As the El Paso Times pointed out, President Trump’s claims about crime in El Paso may have stemmed from a January round table meeting in McAllen, Texas. During the meeting, Trump was shown multiple weapons and drugs that were seized at legal ports of entry – seemingly contradicting his theory that the border wall is needed to stop drugs from flowing into the country. Texas Attorney General Ken Paxton also attended the meeting and told President Trump that the border fence helped reduce crime in the Texas border city.

“El Paso used to have one of the highest crime rates in America,” Paxton told Trump at the meeting.”After that fence went up and separated Juarez, which still has an extremely high crime rate, the crime rates in El Paso now are some of the lowest in the country.
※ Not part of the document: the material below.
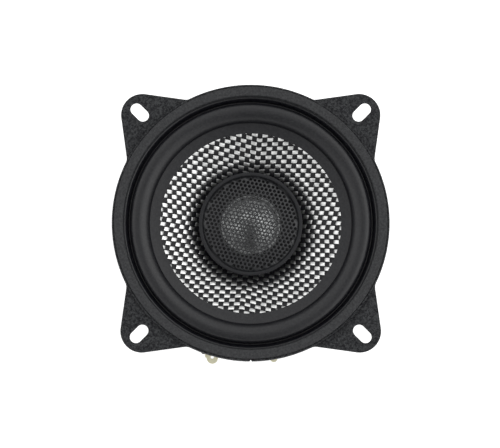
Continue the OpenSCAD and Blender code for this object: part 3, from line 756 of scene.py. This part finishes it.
def tows(name, along_a, pitch, width, other_pitch, material):
    """All the tows of one direction, as ribbons that pass over and under the others."""
    reach = 38.0
    count = int(reach / pitch)
    across = np.linspace(-0.5, 0.5, 6)
    points, faces, uvs = [], [], []
    rng = random.Random(7 if along_a else 11)
    for i in range(-count, count + 1):
        along = np.arange(-reach, reach + 0.01, 0.3)
        wobble = rng.uniform(-0.05, 0.05)
        u, t = np.meshgrid(along, across, indexing="ij")
        # over and under, with flat floats and quick crossings
        wave = np.cos(math.pi * u / other_pitch + math.pi * i)
        lift = TOW_RISE * np.tanh(1.8 * wave) / math.tanh(1.8) * (1 if along_a else -1)
        height = lift - TOW_CROWN * (2 * t) ** 2 + TOW_LIFT
        pinch = width * (1 - 0.05 * (1 - np.abs(wave)))
        v = i * pitch + wobble + t * pinch
        p, s = draped(u, v, height) if along_a else draped(v, u, height)
        ok = (s > TOW_ENDS[0]) & (s < TOW_ENDS[1])
        base = len(points)
        n = len(across)
        points += list(p.reshape(-1, 3))
        offset = rng.uniform(0, 50)
        uvs += list(np.stack([u + offset, t * width + i * 3.1], axis=-1).reshape(-1, 2))
        for k in range(len(along) - 1):
            for m in range(n - 1):
                if ok[k:k + 2, m:m + 2].all():
                    q = base + k * n + m
                    f = (q, q + n, q + n + 1, q + 1)
                    faces.append(f if along_a else f[::-1])
    used = sorted({q for f in faces for q in f})
    back = {q: k for k, q in enumerate(used)}
    points = [points[q] for q in used]
    faces = [tuple(back[q] for q in f) for f in faces]
    obj = add_mesh(name, points, faces, "cone_assembly", 60, merge=False)
    layer = obj.data.uv_layers.new(name="tow")
    corner = np.array([uvs[used[loop.vertex_index]] for loop in obj.data.loops], np.float32)
    layer.data.foreach_set("uv", corner.ravel())
    return dress(obj, material)


def cone():
    """The moulded body, and the cloth's two sets of tows that lie on it."""
    thickness, drop = 0.6, 0.14
    bend = thickness * math.tan((SLOPE - math.radians(RIM_TILT)) / 2)
    rim = (36.8, rim_height(36.8))
    neck_z = slope_z(NECK_R)
    outline = [rim, (SLOPE_R + 0.5, rim_height(SLOPE_R + 0.5)), (NECK_R, neck_z - drop),
               (NECK_R, neck_z - thickness / math.cos(SLOPE)), (SLOPE_R - bend, RIM_Z - thickness),
               (rim[0], rim[1] - thickness)]
    body = turned("cone_body", outline, "cone_assembly")
    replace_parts(dress(body, "resin"), "cone")
    tows("cone_weft", True, WEFT_PITCH, WEFT_W, WARP_PITCH, "silver_tow")
    tows("cone_warp", False, WARP_PITCH, WARP_W, WEFT_PITCH, "black_tow")


# ---------------------------------------------------------------- tweeter

def tweeter_grille():
    """A perforated sheet, domed, with its edge turned down into the bezel."""
    r, z = hi("tweeter_grille").x, (lo("tweeter_grille").z, hi("tweeter_grille").z)
    pitch, hole, reach = 1.57, 0.56, 16.9
    row = pitch * math.sin(math.pi / 3)
    turn = UP_TURN + math.radians(-11)
    outlines = [arc(0, 0, r, 0, 360 - 360 / 160, 159)]
    for j in range(-int(reach / row), int(reach / row) + 1):
        for i in range(-24, 25):
            x, y = (i + j / 2) * pitch, j * row
            if math.hypot(x, y) < reach:
                c = turned_about_z([(x, y)], turn)[0]
                outlines.append(arc(c[0], c[1], hole, 0, 360 - 360 / 20, 19))
    made = plate("grille_mesh", outlines, z, 0.09)
    rise, drop, dome_edge, turned_down_at = 0.85, 0.85, 17.3, 16.4
    for v in made.data.vertices:
        distance = math.hypot(v.co.x, v.co.y) / MM
        d = min(1.0, distance / dome_edge)
        fall = max(0.0, min(1.0, (distance - turned_down_at) / 1.4))
        v.co.z += (rise * (1 - d * d) - drop * fall) * MM
    made.data.shade_smooth()
    made.data.set_sharp_from_angle(angle=math.radians(50))
    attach(made, "frame")
    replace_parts(made, "tweeter_grille")
    return dress(made, "grille")


def tweeter_suspension():
    """The thin half roll around the dome."""
    film = 0.15
    mid_z = lo("tweeter_suspension").z + film / 2
    dome_r, roll_r, roll_x = hi("tweeter_dome").x, 0.75, 10.5
    line = ([(dome_r, mid_z), (roll_x - roll_r - 0.1, mid_z)] + arc(roll_x, mid_z + 0.1, roll_r, 180, 0, 16)
            + [(roll_x + roll_r + 0.1, mid_z), (13.1, mid_z)])
    made = turned("suspension_roll", sheet_outline(line, film), steps=160)
    dress(made, "film")
    radial_blend(made)
    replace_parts(made, "tweeter_suspension")


def tweeter_dome():
    """A shell cut from a sphere."""
    r, top, base = hi("tweeter_dome").x, hi("tweeter_dome").z, lo("tweeter_dome").z + 0.15
    h = top - base
    ball = (r * r + h * h) / (2 * h)
    reach = math.degrees(math.asin(r / ball))
    outside = arc(0, top - ball, ball, 90 - reach, 90, 24)
    film = 0.08
    inside = arc(0, top - ball, ball - film, 90, 90 - reach, 24)
    made = turned("dome_shell", outside + inside, "tweeter_diaphragm", steps=160)
    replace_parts(made, "tweeter_dome")
    return dress(made, "dome")


def turned_nodes():
    """Turned metal and moulded parts, with their edges eased as real ones are."""
    def ring(node, material, slot, outline):
        made = turned(node + "_part", eased(outline, 0.3, 4), "frame")
        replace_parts(made, node)
        dress(made, material)

    def span(node):
        return lo(node).z, hi(node).z, hi(node).x

    z0, z1, r = span("ring_magnet")
    ring("ring_magnet", "ferrite", "ferrite",
         [(16, z0), (r - 0.7, z0), (r, z0 + 0.7), (r, z1 - 0.7), (r - 0.7, z1), (16, z1)])
    z0, z1, r = span("tweeter_bezel")
    ring("tweeter_bezel", "bezel", "bezel_satin",
         [(18.35, z0), (r, z0), (r, z1), (17.9, z1), (17.9, z0 + 0.5), (18.35, z0 + 0.5)])


def cad_nodes():
    """Materials for the CAD nodes that are shown as they are."""
    for node, material in {
        "top_plate": "steel", "yoke": "steel", "basket_rivets": "rivet", "board_rivets": "rivet",
        "terminal_board": "board", "terminal_positive": "gold", "terminal_negative": "gold",
        "terminal_rivets": "gold", "capacitor": "sleeve", "capacitor_leads": "tinned",
        "capacitor_glue": "glue", "splice_sleeve": "shrink", "tweeter_pedestal": "moulded",
        "tweeter_post": "steel", "post_washer": "rivet", "post_nut": "rivet",
        "tweeter_housing": "moulded", "tweeter_retainer": "moulded", "tweeter_yoke_cup": "steel",
        "tweeter_magnet": "nickel", "tweeter_pole_plate": "steel", "tweeter_felt": "felt",
        "tweeter_coil_former": "kapton", "tweeter_coil_winding": "winding", "coil_former": "kapton",
        "coil_winding": "winding", "neck_fillet": "adhesive", "lead_anchors": "adhesive",
    }.items():
        dress(nodes[node], material)


# ---------------------------------------------------------------- wires

def tinsel():
    """Two braided leads from the terminals to the back of the cone."""
    lead_end = lo("lead_anchors").z
    routes = (
        [(39, -14.2, -9.6), (36, -13.6, -10.6), (31, -11, -12.8), (26.5, -8.4, -11.8),
         (24, -7, lead_end - 1.5), (24, -7, lead_end)],
        [(39, 8.5, -9.75), (36, 8.8, -10.6), (31, 8.8, -12.8), (26.5, 7.8, -11.8),
         (24, 7, lead_end - 1.5), (24, 7, lead_end)])
    leads = [tube("lead", turned_about_z(smoothed(r), TERMINAL_TURN), 0.45) for r in routes]
    made = joined(leads, "tinsel_braid", None)
    dress(made, "tinsel")
    radial_blend(made)
    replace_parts(made, "tinsel_leads")


def tweeter_wires():
    """Two insulated wires from the capacitor and the board, round the magnet and up inside the post."""
    floor_z = -44.2
    first = [(39, 11, -20.5), (39, 15, -20.5), (38.6, 18, -23), (37.4, 15.5, -27), (36.4, 10, -31.5),
             (35.9, 4, -36.5), (35.8, -0.65, -40.5), (35.6, -0.65, -43.4), (34, -0.65, floor_z),
             (20, -0.65, floor_z), (4, -0.65, floor_z), (0.9, -0.65, floor_z + 0.4), (0.3, -0.65, -41),
             (0.3, -0.65, -30), (0.3, -0.65, -13.6)]
    second = [(40.2, 8.5, -10), (40.2, 8.5, -13), (41.2, 13, -17), (41, 20, -21.5), (38.6, 19.5, -27),
              (36.8, 13.5, -32), (36, 7, -36.8), (35.8, 0.65, -40.5), (35.6, 0.65, -43.4),
              (34, 0.65, floor_z), (20, 0.65, floor_z), (4, 0.65, floor_z), (0.9, 0.65, floor_z + 0.4),
              (0.3, 0.65, -41), (0.3, 0.65, -30), (0.3, 0.65, -13.6)]
    wires = [tube("wire", turned_about_z(smoothed(r, 2), TERMINAL_TURN), 0.55) for r in (first, second)]
    made = joined(wires, "tweeter_wire_pair", "frame")
    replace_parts(made, "tweeter_wires")
    return dress(made, "wire_black")


# ---------------------------------------------------------------- floor, light and camera

def floor():
    """The white sheet that the speaker stands on."""
    z = cad_box[0].z - 0.00005
    size = 3.0
    mesh = bpy.data.meshes.new("floor")
    corners = [(-size, -size, z), (size, -size, z), (size, size, z), (-size, size, z)]
    mesh.from_pydata(corners, [], [(0, 1, 2, 3)])
    obj = bpy.data.objects.new("floor", mesh)
    bpy.context.scene.collection.objects.link(obj)
    p = Paint("floor_white").set(Roughness=0.9, Specular_IOR_Level=0.1)
    p.ramp(p.noise(0.01, 2), 0.3, 0.7, (0.90, 0.90, 0.90), (0.93, 0.93, 0.93), "Base Color")
    p.set(Emission_Color=(1, 1, 1, 1), Emission_Strength=0.55)
    obj.data.materials.append(p.material)


def sky():
    """A white tent. Brighter at its sides and top than at the end where the terminals point."""
    world = bpy.data.worlds.new("studio")
    bpy.context.scene.world = world
    world.use_nodes = True
    tree = world.node_tree
    link = tree.links.new
    towards = tree.nodes.new("ShaderNodeTexCoord").outputs["Generated"]

    def math_node(operation, a, b, c=None):
        n = tree.nodes.new("ShaderNodeMath")
        n.operation = operation
        for socket, value in zip(n.inputs, (a, b) if c is None else (a, b, c)):
            if isinstance(value, (int, float)):
                socket.default_value = value
            else:
                link(value, socket)
        return n.outputs[0]

    def clamped(value):
        return math_node("MINIMUM", math_node("MAXIMUM", value, 0.0), 1.0)

    def along(direction):
        n = tree.nodes.new("ShaderNodeVectorMath")
        n.operation = "DOT_PRODUCT"
        n.inputs[1].default_value = direction
        link(towards, n.inputs[0])
        return n.outputs["Value"]

    height = along((0, 0, 1))
    right, up = along(RIGHT), along(UP)
    band = tree.nodes.new("ShaderNodeValToRGB")
    ramp = band.color_ramp
    top = 2.0
    # height and brightness, from the horizon to straight overhead
    stops = ((0.0, 0.25), (0.38, 0.4), (0.46, 1.6), (0.58, 2.0), (0.7, 1.15), (0.8, 1.35),
             (0.9, 1.45), (0.965, 0.95), (0.985, 0.9), (0.992, 0.7), (1.0, 0.6))
    while len(ramp.elements) < len(stops):
        ramp.elements.new(0.5)
    for element, (position, value) in zip(ramp.elements, stops):
        element.position = position
        element.color = (value / top, value / top, value / top, 1)
    link(math_node("MAXIMUM", height, 0.0), band.inputs[0])
    sides = math_node("SUBTRACT", math_node("MULTIPLY", right, right), math_node("MULTIPLY", up, up))
    # the differences between the sides belong to the lights high up, not to the walls
    gain = math_node("MULTIPLY", right, 0.58)
    gain = math_node("MULTIPLY_ADD", up, 0.54, gain)
    gain = math_node("MULTIPLY_ADD", sides, 1.15, gain)
    high_up = math_node("MAXIMUM", math_node("MULTIPLY_ADD", height, 3.3, -1.7), 0.12)
    gain = math_node("MULTIPLY_ADD", gain, math_node("MINIMUM", high_up, 1.0), 0.96)
    gain = math_node("MAXIMUM", gain, 0.2)
    # a dark strip from overhead towards the terminals' side, where the camera stands
    narrow = clamped(math_node("MULTIPLY_ADD", math_node("ABSOLUTE", right, 0.0), -9.0, 1.9))
    below = clamped(math_node("MULTIPLY_ADD", up, -9.0, 1.3))
    tall = clamped(math_node("MULTIPLY_ADD", height, 8.0, -5.6))
    strip = math_node("MULTIPLY", math_node("MULTIPLY", narrow, below), tall)
    gain = math_node("MULTIPLY", gain, math_node("MULTIPLY_ADD", strip, -0.8, 1.0))
    background = tree.nodes["Background"]
    link(band.outputs[0], background.inputs["Color"])
    link(math_node("MULTIPLY", gain, top), background.inputs["Strength"])


def camera():
    """Far away and nearly straight above, as the photograph shows hardly any perspective."""
    data = bpy.data.cameras.new("camera")
    data.sensor_width = 36
    data.lens = 293.4
    data.clip_start, data.clip_end = 0.01, 20
    distance, tilt = 1.5, math.radians(6)
    target = RIGHT * -0.26 * MM + UP * -0.59 * MM + Vector((0, 0, 2.4 * MM))
    back = -UP * math.sin(tilt) + Vector((0, 0, math.cos(tilt)))
    obj = bpy.data.objects.new("camera", data)
    bpy.context.scene.collection.objects.link(obj)
    obj.location = target + back * distance
    obj.rotation_euler = Matrix((RIGHT, back.cross(RIGHT), back)).transposed().to_euler()
    bpy.context.scene.camera = obj


basket()
gasket()
surround()
spider()
cone()
tweeter_grille()
tweeter_suspension()
tweeter_dome()
turned_nodes()
cad_nodes()
tinsel()
tweeter_wires()
floor()
sky()
camera()
bpy.context.scene.view_settings.view_transform = "Standard"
So we know it works.”

But Alex Piquero, a professor of criminology at the University of Texas-Dallas, tells TIME that government data is conclusive that the crime drop in El Paso came before the construction of the barrier.

In fact, FBI crime figures show that El Paso was already the third-safest large city in America in the years before the barrier was completed in 2009.

According to the FBI, Violent crime in El Paso reached its peak in 1993 with the El Paso Police Department reporting 6,100 violent crimes, which include murder, robbery, aggravated assault and rape. By 2006, violent crime had dropped by 60%, with 2,400 reported. This sharp decrease in violent crime in El Paso coincided with stepped up border security, but it also mirrors a national trend of falling crime rates in cities during that time.

“El Paso’s crime rate continued to go down all the way through the good part of the 2000s and the 2010s,” Piquero says. “So the biggest drop in the El Paso crime rate occurred prior to El Paso creating their barrier. That’s a fact.”

Although the President only has a rally on his schedule, Barela says he hopes that Trump will take the time to talk to local leaders and learn more about the actual situation at the border.

“We welcome the President’s visit and we hope that he will understand that the region is a model for job creation, border security and strength through bilateral ties with our southern neighbors,” he says.